By SPA
Washington : Microsoft has offered to buy Yahoo! for $44.6 billion, a move long rumored and finally executed yesterday due primarily to Yahoo!’s continuing struggle against Google.
The Wall Street Journal reported that the offer “may be an attempt to get Yahoo back to the table after the companies held collaboration discussions in late 2006 and early 2007. Those talks included the potential of a merger proposal, but Yahoo told Microsoft in February it wasn’t interest in buyout talk.”
“While a commercial partnership may have made sense at one time, Microsoft believes that the only alternative now is the combination of Microsoft and Yahoo! that we are proposing,” said Microsoft Chief Executive Steve Ballmer in a letter to Yahoo’s board.

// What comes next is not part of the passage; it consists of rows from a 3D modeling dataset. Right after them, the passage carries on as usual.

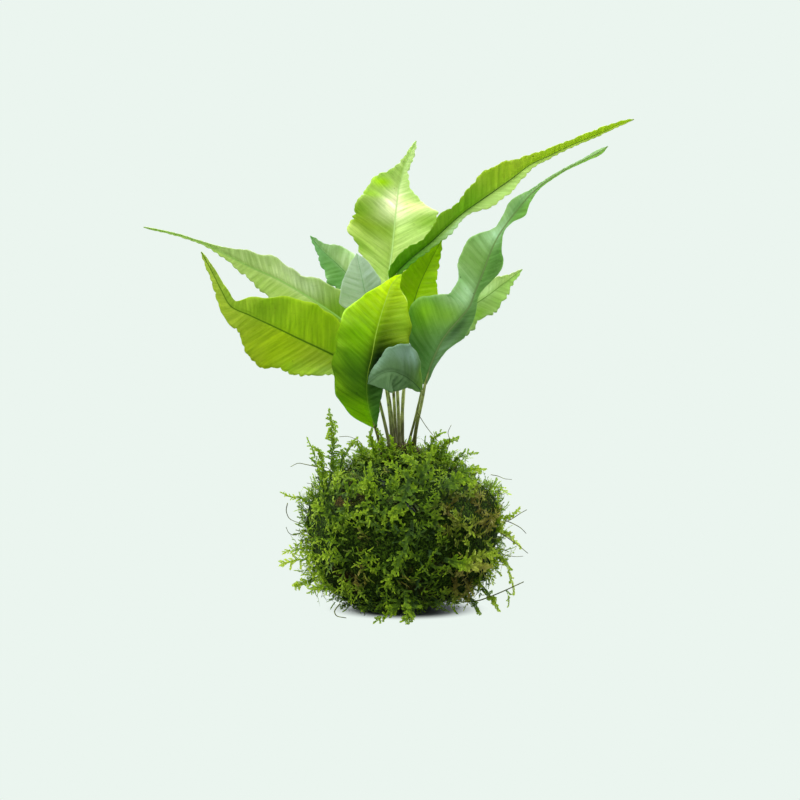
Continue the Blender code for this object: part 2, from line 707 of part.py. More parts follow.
def build_moss(material):
    """Three collar tufts round the crown, six side tufts and the foot, between the loops of the thread."""
    draw = random.Random(SEED)
    corners = crossing_directions()
    for turn in range(3):
        first, second = corners[turn], corners[(turn + 1) % 3]
        third = corners[(turn + 2) % 3]
        planes = [unit(np.cross([0, 0, 1], first)), unit(np.cross(second, [0, 0, 1])), third]
        nets = [collar_net(turn, *COLLAR_CELLS, inset) for inset in (TOP_INSET, THREAD_INSET)]
        roots = collar_net(turn, *COLLAR_SHOOTS, THREAD_INSET)[0]
        build_tuft(f"moss_collar_{turn + 1}", *nets, roots, planes, draw, material)
    signs = [(a, b, c) for a in (1, -1) for b in (1, -1) for c in (1, -1)]
    sides = [sign for sign in signs if abs(sum(sign)) == 1]
    named = [(f"moss_side_{number}", sign) for number, sign in enumerate(sides, 1)]
    for name, sign in named + [("moss_foot", (-1, -1, -1))]:
        planes = [s * corner for s, corner in zip(sign, corners)]
        nets = [triangle_net(tuft_corners(planes, inset), TUFT_ROWS) for inset in (TOP_INSET, THREAD_INSET)]
        roots = triangle_net(tuft_corners(planes, THREAD_INSET), SHOOT_ROWS)[0]
        build_tuft(name, *nets, roots, planes, draw, material)


# Rhizome: the creeping stem on top of the core, with a leaf cushion under each stalk and roots over the core
def core_height(x, y, lift=0.0):
    """How high the core's top is at this place, or this far out from it."""
    share = math.hypot(x, y) / (CORE_RADIUS + lift)
    half_height = CORE_HALF_HEIGHT + lift
    return BALL_CENTRE[2] + half_height * (1 - share**SQUARENESS) ** (1 / SQUARENESS)


def rhizome_rows(count):
    """Centre line and radii of the rhizome, lying on the core."""
    flat = [(x, y, 0.0, radius) for x, y, radius in RHIZOME_AXIS]
    rows = along(flat, np.linspace(0, 1, count))
    places = [(x, y, core_height(x, y) + GAP + radius) for x, y, _, radius in rows]
    return np.array(places), rows[:, 3]


def root_path(place, bearing, near, far):
    """A root that leaves the rhizome under its flank and runs over the core from one distance to another."""
    outward = np.array([math.cos(bearing), math.sin(bearing)])
    flat = [place[:2], (place[:2] + near * outward) / 2]
    flat += [distance * outward for distance in np.linspace(near, far, 4)]
    lift = GAP + ROOT_RADIUS[0] + PRESS_AIR
    return [(x, y, core_height(x, y, lift)) for x, y in flat]


def build_rhizome(material):
    """The rhizome, its leaf cushions and its roots, fused in one piece."""
    places, radii = rhizome_rows(RHIZOME_STATIONS)
    radii[1::2] *= RHIZOME_WAIST
    body = tube_mesh("rhizome", places, radii, 1)
    repeats = []
    for frond in FRONDS.values():
        stalk = np.array(frond["stalk"])
        rise = unit(stalk[1] - stalk[0])
        top = stalk[0] - rise * GAP
        ends = [top - rise * CUSHION_LENGTH, top]
        repeats.append(tube_mesh("cushion", ends, CUSHION_RADIUS, 1))
    paths = []
    for row, bearing_deg in ROOTS:
        bearing = math.radians(bearing_deg)
        near, far = (share * crown_radius(bearing) for share in ROOT_SPAN)
        paths.append(root_path(places[row], bearing, near, far))
    for turn, row in enumerate(LONG_ROOTS):
        bearing = math.radians(FIRST_CROSSING_DEG + 120 * ((turn + 1) % 3))
        near = LONG_ROOT_START * crown_radius(bearing)
        paths.append(root_path(places[row], bearing, near, LONG_ROOT_REACH))
    for path in paths:
        repeats.append(tube_mesh("root", path, np.linspace(*ROOT_RADIUS, len(path)), 0))
    made = fuse("rhizome", body, repeats, material)
    shade(made.data, ROUND_DEG)
    return made


# Fronds: a wiry stalk and a thin blade with a ruffled, toothed margin and a drawn-out tip
def blade_point(row, side, front, column, fold_deg, wave):
    """A point of the blade this far across from the midrib, in millimetres."""
    half = row[3] if column > 0 else row[4]
    fold = math.radians(fold_deg[0] if column > 0 else fold_deg[1])
    out = math.copysign(1.0, column) * math.cos(fold) * side + math.sin(fold) * front
    return row[:3] + abs(column) * half * out + wave * column**2 * front


def build_blade(name, frond, material):
    """A blade: a net of points over its surface, given its thickness, thicker at the midrib."""
    stations = max(12, 2 * round(length_of(frond["rib"]) / STATION_LENGTH / 2))
    shares = np.linspace(0, 1, stations + 1)
    rows = along(frond["rib"], shares)
    rows[:, 3:] = np.maximum(rows[:, 3:], LEAST_HALF_WIDTH)
    tangent = unit(np.gradient(rows[:, :3], axis=0))
    side = unit(np.cross(tangent, AWAY))
    front = np.cross(tangent, side)
    height, waves, phase = frond["ruffle"]
    form = bmesh.new()
    bmesh.ops.create_grid(form, x_segments=stations, y_segments=len(BLADE_COLUMNS) - 1, size=1.0)
    form.verts.ensure_lookup_table()
    ordered = sorted(form.verts, key=lambda vert: (round(vert.co.x, 5), round(vert.co.y, 5)))
    for number, vert in enumerate(ordered):
        station, place = divmod(number, len(BLADE_COLUMNS))
        column = BLADE_COLUMNS[place]
        row = rows[station].copy()
        if abs(column) == 1.0 and 0 < station < stations:
            row[3:] *= 1 + TOOTH_SHARE * (-1) ** station
        swell = min(1.0, (row[3] + row[4]) / RUFFLED_WIDTH)
        lag = RUFFLE_LAG if column < 0 else 0.0
        wave = height * swell * math.sin(2 * math.pi * waves * shares[station] + phase + lag)
        point = blade_point(row, side[station], front[station], column, frond["fold"], wave)
        vert.co = point * MM
    bmesh.ops.triangulate(form, faces=form.faces)
    mesh = bpy.data.meshes.new(name)
    form.verts.index_update()
    on_rib = [vert.index for number, vert in enumerate(ordered) if number % len(BLADE_COLUMNS) == 2]
    form.to_mesh(mesh)
    form.free()
    made = add_object(name, mesh, material)
    rib = made.vertex_groups.new(name="rib")
    rib.add(on_rib, 1.0, "REPLACE")
    thickness = made.modifiers.new("thickness", "SOLIDIFY")
    thickness.thickness = BLADE_THICKNESS * MM
    thickness.offset = 0.0
    thickness.vertex_group = "rib"
    thickness.thickness_vertex_group = MARGIN_SHARE
    shade(mesh, ROUND_DEG)
    return made


def build_stalk(name, frond, material):
    """A stalk from its leaf cushion to just short of the blade."""
    whole = length_of(frond["stalk"])
    end_share = 1 - BLADE_CLEARANCE / whole
    count = max(4, round(whole / STALK_STATION) + 1)
    rows = along(frond["stalk"], np.linspace(0, end_share, count))
    radii = np.linspace(*STALK_RADIUS, count)
    return tube(name, rows, radii, 1, material)


def build():
    """Everything, from the core out."""
    clear_scene()
    core = finish("coir", (0.05, 0.032, 0.018), 0.95)
    thread = finish("thread", (0.02, 0.07, 0.07), 0.4)
    moss = finish("moss", (0.09, 0.19, 0.02), 0.8)
    rhizome = finish("rhizome", (0.07, 0.055, 0.02), 0.75)
    stalk = finish("stalk", (0.119, 0.147, 0.033), 0.5)
    leaves = {name: finish(name, colour, 0.4) for name, colour in LEAF_COLOURS.items()}
    build_core(core)
    build_thread(thread)
    build_moss(moss)
    build_rhizome(rhizome)
    for name, frond in FRONDS.items():
        build_stalk(f"frond_{name}_stalk", frond, stalk)
        build_blade(f"frond_{name}_blade", frond, leaves[frond["leaf"]])


build()
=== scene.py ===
import math
import random

import bmesh
import bpy
import numpy as np
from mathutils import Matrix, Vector, noise


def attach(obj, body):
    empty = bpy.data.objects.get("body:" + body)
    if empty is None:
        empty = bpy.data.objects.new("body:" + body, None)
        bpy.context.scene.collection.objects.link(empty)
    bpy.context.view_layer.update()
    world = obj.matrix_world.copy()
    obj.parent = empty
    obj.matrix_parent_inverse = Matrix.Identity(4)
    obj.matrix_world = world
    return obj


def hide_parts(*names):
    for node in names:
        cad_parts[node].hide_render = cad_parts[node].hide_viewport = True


# A fern that grows on a moss ball, built up from the inside: coir core, moss, thread, rhizome, fronds,
# studio. Sizes are in millimetres and MM turns them into metres.

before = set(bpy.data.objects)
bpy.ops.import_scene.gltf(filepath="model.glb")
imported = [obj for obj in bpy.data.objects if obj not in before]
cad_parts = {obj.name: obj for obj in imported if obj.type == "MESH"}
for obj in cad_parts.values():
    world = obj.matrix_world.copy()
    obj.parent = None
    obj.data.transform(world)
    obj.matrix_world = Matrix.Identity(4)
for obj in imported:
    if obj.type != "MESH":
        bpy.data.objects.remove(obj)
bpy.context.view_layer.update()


# Coir core: coconut fibre pressed into a ball with a flattened top and bottom. The moss hides all of it but
# the top, where the rhizome lies. Its CAD node stays, with a fibrous brown finish.
MM = 0.001


def seen(red, green, blue):
    """A colour as the eye reads it, 0 to 255, in the linear numbers that a shader takes."""
    shares = (value / 255 for value in (red, green, blue))
    return tuple(share / 12.92 if share < 0.04 else ((share + 0.055) / 1.055) ** 2.4 for share in shares)


def put(tree, kind, feeds, **settings):
    """Adds a node to a material or a group. Feeds gives each socket a value, or the socket that it reads."""
    made = tree.nodes.new(kind)
    for name, value in settings.items():
        setattr(made, name, value)
    for socket, value in feeds.items():
        if isinstance(value, bpy.types.NodeSocket):
            tree.links.new(value, made.inputs[socket])
        else:
            made.inputs[socket].default_value = value
    return made


def ramp(tree, share, stops):
    """Colours that run from one stop to the next as the share grows."""
    made = put(tree, "ShaderNodeValToRGB", {"Fac": share})
    bar = made.color_ramp.elements
    bar[0].position, bar[1].position = stops[0][0], stops[-1][0]
    bar[0].color, bar[1].color = (*stops[0][1], 1.0), (*stops[-1][1], 1.0)
    for place, colour in stops[1:-1]:
        bar.new(place).color = (*colour, 1.0)
    return made.outputs["Color"]


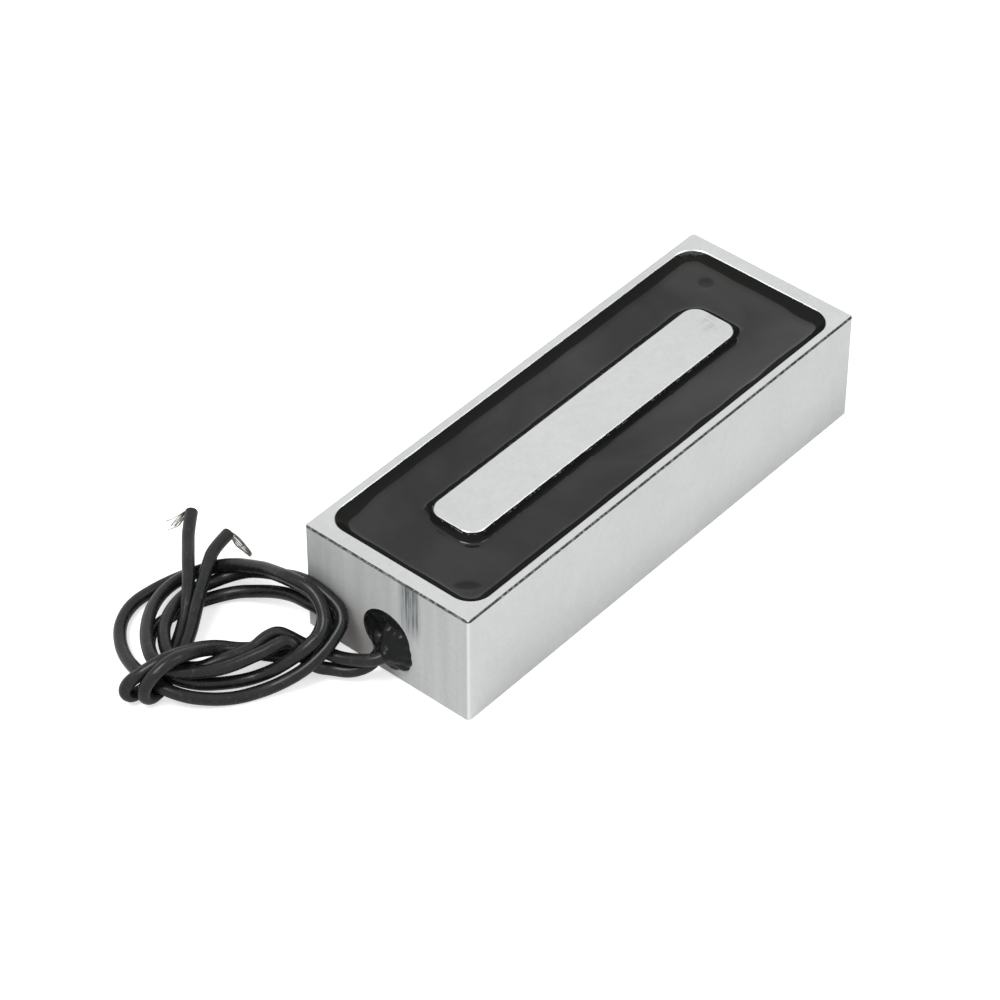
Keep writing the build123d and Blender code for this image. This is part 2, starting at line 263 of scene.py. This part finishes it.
edge_shade_line = outside.between(-0.34 * MM, -0.26 * MM) * from_face.between(0.38 * MM, 0.3 * MM)
colour = (edge_shade_line * (nicks * 0.3 + 0.7)).shade(colour, EDGE_SHADE_TONE)
hatching = coordinates.noise(1300, 2, 0.5, (0.15, 1, 1)) * coordinates.noise(1300, 2, 0.5, (1, 0.15, 1))
smudge = coordinates.away((SMUDGE_PLACE[0] * MM, SMUDGE_PLACE[1] * MM, HEIGHT)).between(3.1 * MM, 0.8 * MM)
colour = (smudge * hatching.between(0.18, 0.34) * 0.5).shade(colour, SMUDGE_TONE)
from_tap = x - x.math("SIGN", x) * (TAP_FROM_MIDDLE * MM)
tapped = (from_tap * from_tap + y * y).between((TAP_RADII[0] * MM) ** 2, (TAP_RADII[1] * MM) ** 2)
tapped = tapped * z.between(TAP_TOP * MM, (TAP_TOP - 0.5) * MM)
thread = z.math("SINE", z * (math.tau / (THREAD_PITCH * MM)) - z.math("ARCTAN2", y, from_tap))
skin = grain * 0.6 + milling * end_wall * 0.5 + speckle * 0.25
close_finish(steel, {
    "Base Color": colour,
    "Metallic": 1 - end_wall * 0.78,
    "Roughness": 0.28 + cloud * 0.12 + end_wall * 0.15,
    "Normal": (skin * (SKIN_DEPTH * MM) + thread * tapped * (THREAD_DEPTH * MM)).bump(1.0),
})
dress(steel, "yoke")


# Casting resin: black epoxy poured round the coil. It stands 1.8 mm below the faces and has crept up the
# walls to a ragged edge, widest along two of them. It has two shallow dimples, and is hollow for the coil.
RESIN_LEVEL = 20.2
RESIN_FOOT = 3.2
POCKET = (46.9, 15.8, 4.0)
POLE = (34.4, 5.1, 2.8)
HOLLOW_GROWTHS = (0.3, 8.9)
HOLLOW_FOOT = 3.3
HOLLOW_TOP = 17.6
LONG_STEPS = 210
SHORT_STEPS = 64
CORNER_STEPS = 14
FROM_WALL = [0, 0.07, 0.16, 0.28, 0.42, 0.58, 0.78, 1.0, 1.3, 1.7]
MIDDLE_STEPS = 14
RUN_WAY = Vector((0.76, 0.65))
RUN_SOFTNESS = 0.55
BARE_CORNER = ((45.8, 14.6), (2.6, 2.6))
BLOB = ((46.4, -9.8), (3.2, 3.2))
POOL = ((-42.5, 15.0), (4.0, 3.0))
BUBBLE_MARK = (42.2, 8.5)
BUBBLE_RADIUS = 1.5
BUBBLE_DEPTH = 0.22
SINK_MARK = (-42.1, -10.4)
SINK_WAY = (0.67, -0.74)
SINK_REACH = (2.2, 1.0)
SINK_DEPTH = 0.2


def grown(outline, growth):
    """Half length, half width and corner radius of a rounded rectangle, grown outwards."""
    return tuple(value + growth for value in outline)


def walk(outline):
    """Points of a rounded rectangle, as many on each side and corner whatever its size."""
    half_length, half_width, corner = outline
    points = []
    for quarter, way in enumerate(((1, 1), (-1, 1), (-1, -1), (1, -1))):
        middle = Vector((way[0] * (half_length - corner), way[1] * (half_width - corner)))
        for step in range(CORNER_STEPS):
            angle = math.radians(90) * (quarter + step / CORNER_STEPS)
            points.append(middle + corner * Vector((math.cos(angle), math.sin(angle))))
        angle = math.radians(90) * (quarter + 1)
        here = middle + corner * Vector((math.cos(angle), math.sin(angle)))
        steps = LONG_STEPS if quarter % 2 == 0 else SHORT_STEPS
        run = 2 * (half_length if quarter % 2 == 0 else half_width) - 2 * corner
        ahead = Vector((-math.sin(angle), math.cos(angle)))
        points += [here + ahead * run * step / steps for step in range(steps)]
    return points


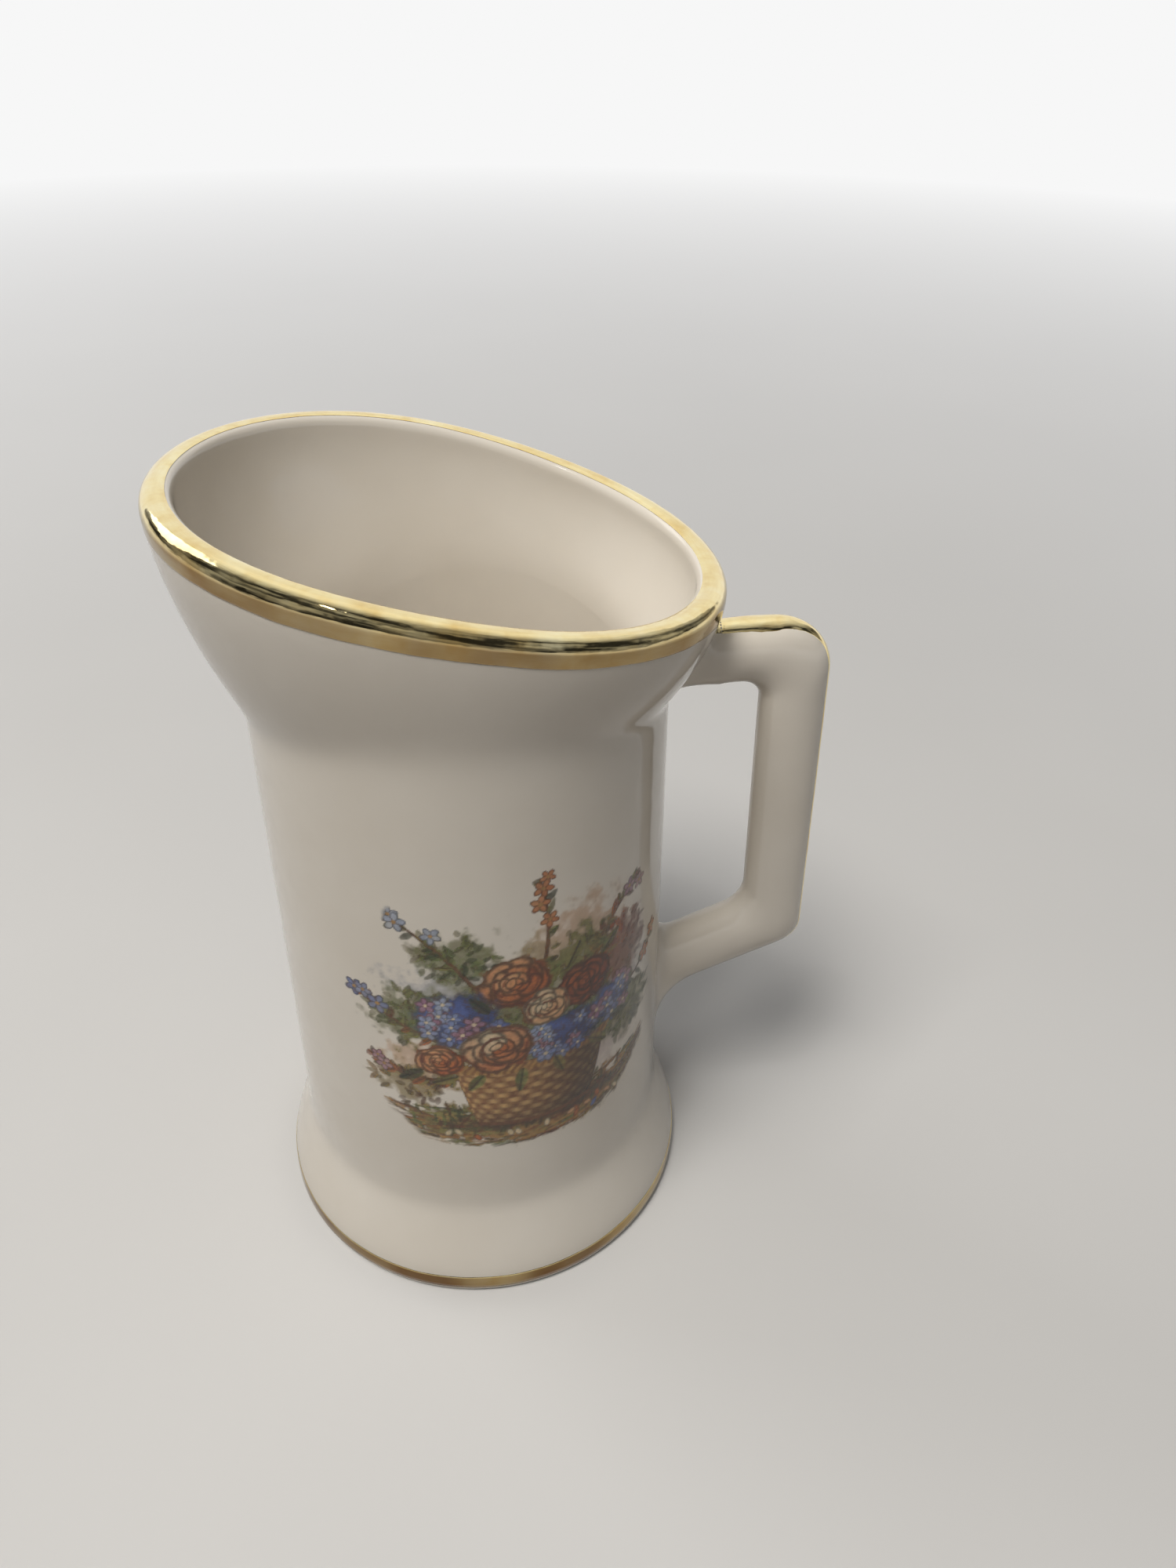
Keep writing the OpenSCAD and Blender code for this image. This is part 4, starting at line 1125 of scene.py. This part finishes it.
def studio_world():
    """Soft light, strongest from above and a little from the front.

    The eye sees it plain white. Reflections see a partly dark room, with white low down and
    high up behind the mug, which gives the gold its contrast.
    """
    world = bpy.data.worlds.new("studio")
    bpy.context.scene.world = world
    world.use_nodes = True
    tree = world.node_tree
    tree.nodes.clear()
    out, sky = add_node(tree, "OutputWorld"), add_node(tree, "Background")
    tree.links.new(sky.outputs[0], out.inputs["Surface"])
    bearing = add_node(tree, "TexCoord").outputs["Generated"]
    axes = separate(tree, bearing)
    path = add_node(tree, "LightPath").outputs
    looked_at = calc(tree, "MAXIMUM", path["Is Camera Ray"], path["Is Transmission Ray"])

    low = remap(tree, axes["Z"], 0.02, 0.12, 0.8, 0.0)
    room = remap(tree, noise(tree, bearing, 2.6, 2), 0.45, 0.68, 0.02, 0.40)
    rise = calc(tree, "ADD", axes["Z"], axes["Y"])
    behind = remap(tree, rise, 0.75, 1.35, 0.0, 1.0)
    view = calc(tree, "MAXIMUM", room, behind)
    view = calc(tree, "MAXIMUM", low, view)

    lean = calc(tree, "MULTIPLY", axes["Y"], -0.18)
    front = calc(tree, "ADD", axes["Z"], lean)
    light = remap(tree, front, 0.05, 1.0, 0.04, 0.32)

    tone = mix_colour(tree, path["Is Glossy Ray"], light, view)
    tone = mix_colour(tree, looked_at, tone, FAR_TONE)
    tree.links.new(tone, sky.inputs["Color"])
    sky.inputs["Strength"].default_value = 1.0


studio_world()

# The photograph's viewpoint, from fitting the camera to the outlines of the mug: where it
# stands in mm and which way it looks. PHOTO_TURN then turns both about Z, in degrees
PHOTO_PLACE, PHOTO_TURN = (14.6, -113.4, 146.9), -4
PHOTO_RIGHT, PHOTO_FORWARD = (0.9999, 0.0089, 0.0121), (0.0, 0.8049, -0.5934)
PHOTO_LENS, SENSOR_W = 27.0, 36.0


def photo_camera():
    """A camera at the photograph's viewpoint."""
    c, s = cos_sin(PHOTO_TURN)
    spin = np.array([[c, -s, 0], [s, c, 0], [0, 0, 1]])
    place = spin @ np.array(PHOTO_PLACE) * MM
    right = spin @ np.array(PHOTO_RIGHT)
    forward = spin @ np.array(PHOTO_FORWARD)
    forward /= np.linalg.norm(forward)
    right -= forward * (right @ forward)
    right /= np.linalg.norm(right)
    up = np.cross(right, forward)
    data = bpy.data.cameras.new("photo")
    data.lens, data.sensor_width, data.sensor_fit = PHOTO_LENS, SENSOR_W, "AUTO"
    data.clip_start, data.clip_end = 0.005, 20.0
    camera = add_object("photo", data)
    camera.matrix_world = placed(right, up, -forward, place)
    bpy.context.scene.camera = camera


photo_camera()
bpy.context.scene.view_settings.view_transform = "Standard"

bpy.context.view_layer.update()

He noted Yahoo’s decision at the time was based on the “potential upside” of its own plans and a “significant organizational alignment,” led by the long-awaited overhaul to its search-advertising system dubbed Project Panama.
“A year has gone by, and the competitive situation has not improved,” Mr. Ballmer wrote.
Yahoo shares jumped to $29.45 in premarket trading. Microsoft closed at $32.60 and dipped to $32 premarket. Google, which issued weaker-than-projected fourth-quarter results late Thursday and saw its stock fall in after-hours trading, was recently at $517 in premarket activity, down from its closing price of $564.30.